Les premières inférences d’une vague psychologie comparée se sont depuis longtemps offertes à notre observation. Mais en dépit des efforts de Locke, de Condillac, de Taine, de Ribot, notre psychologie classique s’embroussaille encore d’un verbalisme de métaphysique au point que c’est grande peine de repérer, de lier des clairières d’objectivité. Autant de différenciations d’organismes, autant de « facultés » particulières pour l’analyse desquelles on ne nous offre guère que des matériaux de verbalisme. C’est par ce procédé que nous fûmes dotés d’une « faculté d’intuition » (c’est-à-dire d’un moyen de connaître hors du contact du monde extérieur) en vue d’expliquer l’inexplicable de nos explications, au lieu de suivre un à un les échelons de la vie animale pour en dégager des liaisons de traits communs. Et puisque la psychologie positive d’un organisme doué de sensibilité ne peut être qu’un chapitre de sa physiologie, déterminée par son anatomie, l’entreprise paraît d’une telle envergure qu’on peut se demander s’il n’est pas trop présomptueux de la tenter.

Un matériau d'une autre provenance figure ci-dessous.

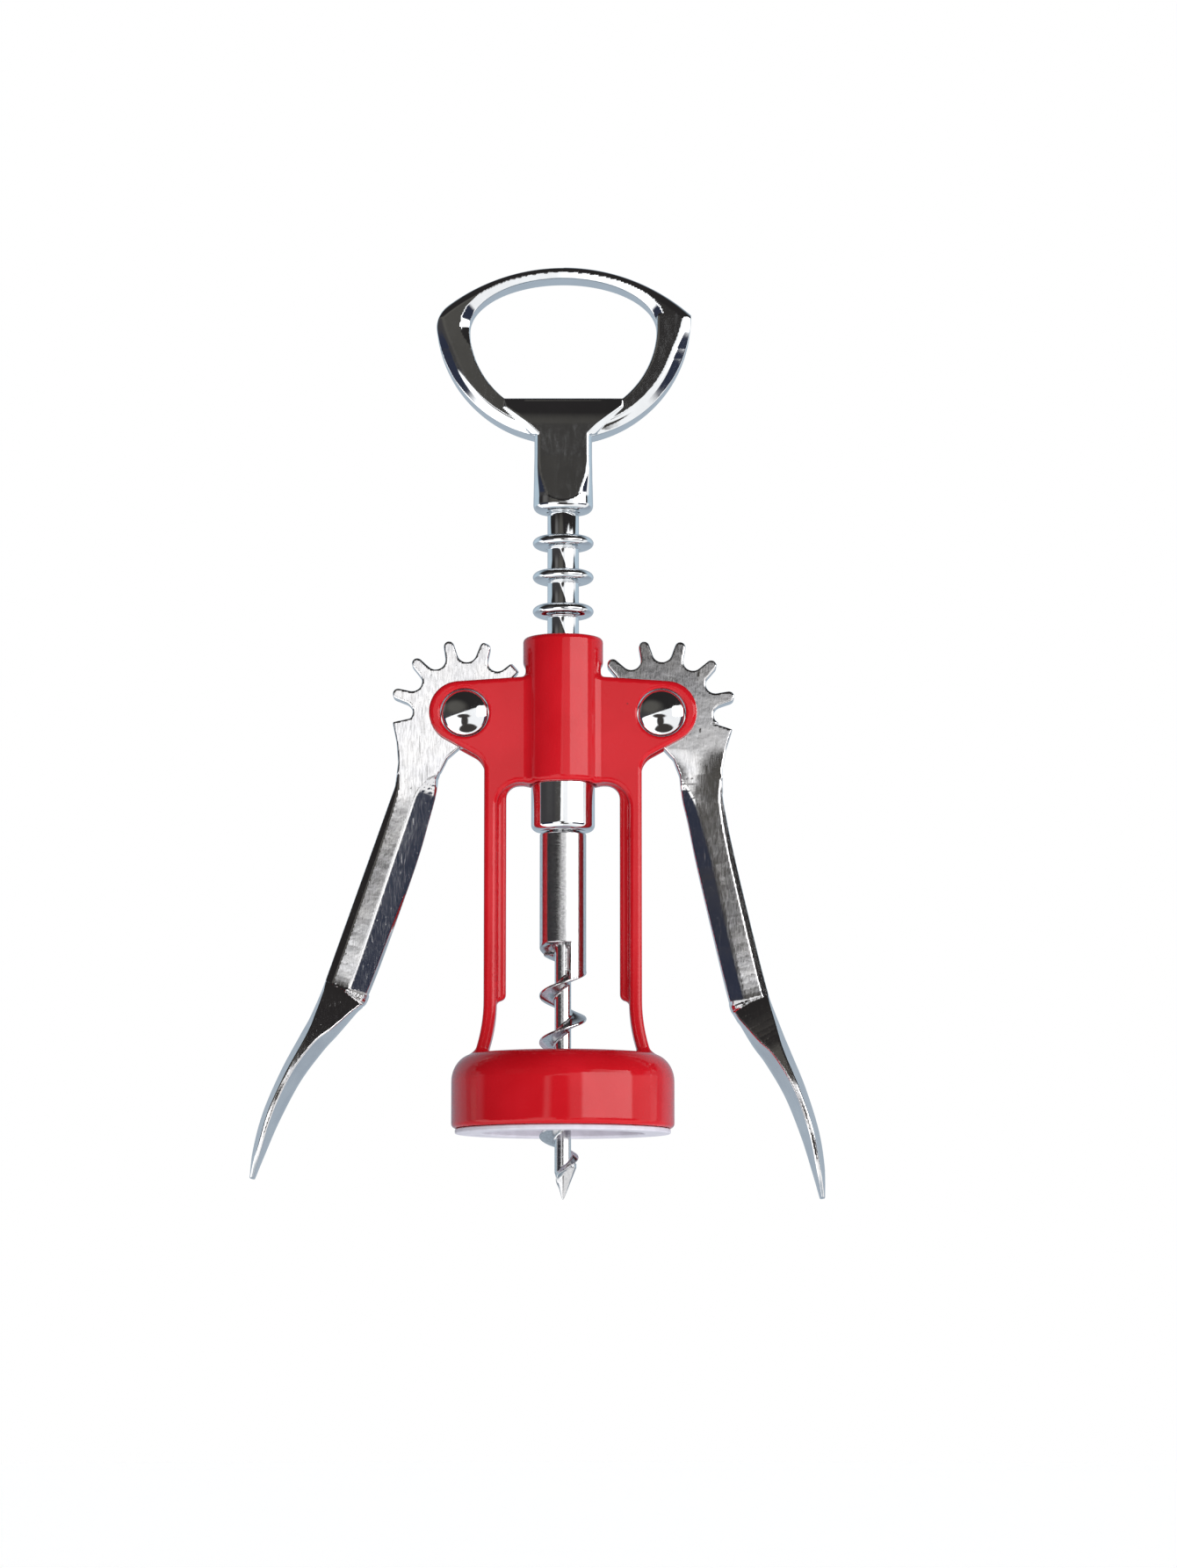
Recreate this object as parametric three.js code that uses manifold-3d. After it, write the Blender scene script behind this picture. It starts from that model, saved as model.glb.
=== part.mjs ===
// Lever corkscrew, the kind with two geared arms, a bottle-opener handle and an enamelled bell frame.
// Millimetres. The origin is on the screw's axis, in the plane where the bottle's lip meets the bell's seat.
// +Z points up along the screw, +X to the right-hand arm, and the pivot pins run along Y.
import * as THREE from 'three';
import { mergeVertices } from 'three/addons/utils/BufferGeometryUtils.js';
import Module from 'manifold-3d';

const wasm = await Module();
wasm.setup();

// Rack and gears: the stem's rings are the rack's teeth, spaced to the gears' pitch circle.
const TEETH_PER_TURN = 12;
const RACK_PITCH = 6.6;
const PIVOT = { x: 18.65, z: 69.5 };
const GEAR = { tip: 14.25, root: 9.9, halfThick: 1.95, bore: 4.7 };
const TOOTH = { count: 7, tipRound: 1.02, valleyRound: 1.85 };
const HUB_RADIUS = 6.4;

// Each arm as it was cast: how far its teeth are turned past the pivot's level, in degrees, how far
// the arm leans in from the wide one, and how wide it is beside the nominal width.
const ARMS = {
  left: { side: -1, phase: 13.2, leanIn: 0, width: 1 },
  right: { side: 1, phase: 15.8, leanIn: 6.1, width: 0.83 },
};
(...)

Il s’agit, en effet, de descendre jusqu’aux fondements des activités organiques et inorganiques des organes différenciés. Or, nous n’en sommes, à ce jour, qu’aux abords du sujet. Nous avons, cependant, des éléments de connaissance objective — physiologie, physico-chimie — nous autorisant à fixer, d’une série à l’autre, des points de relation[1]. C’est à quoi le commun des hommes a tant de peine à se résoudre, par la difficulté, purement atavique, de passer du monde minéral, réputé inerte[2], au monde vivant, comme si nous n’étions pas en présence d’une activité universelle dont tous les mouvements se tiennent

  1. Se reporter à la théorie cinétique des gaz, des liquides, des solides.
  2. Notre inertie de la matière, dont la mathématique ne peut se passer, est nécessairement le résultat d’une composition d’énergies équilibrées.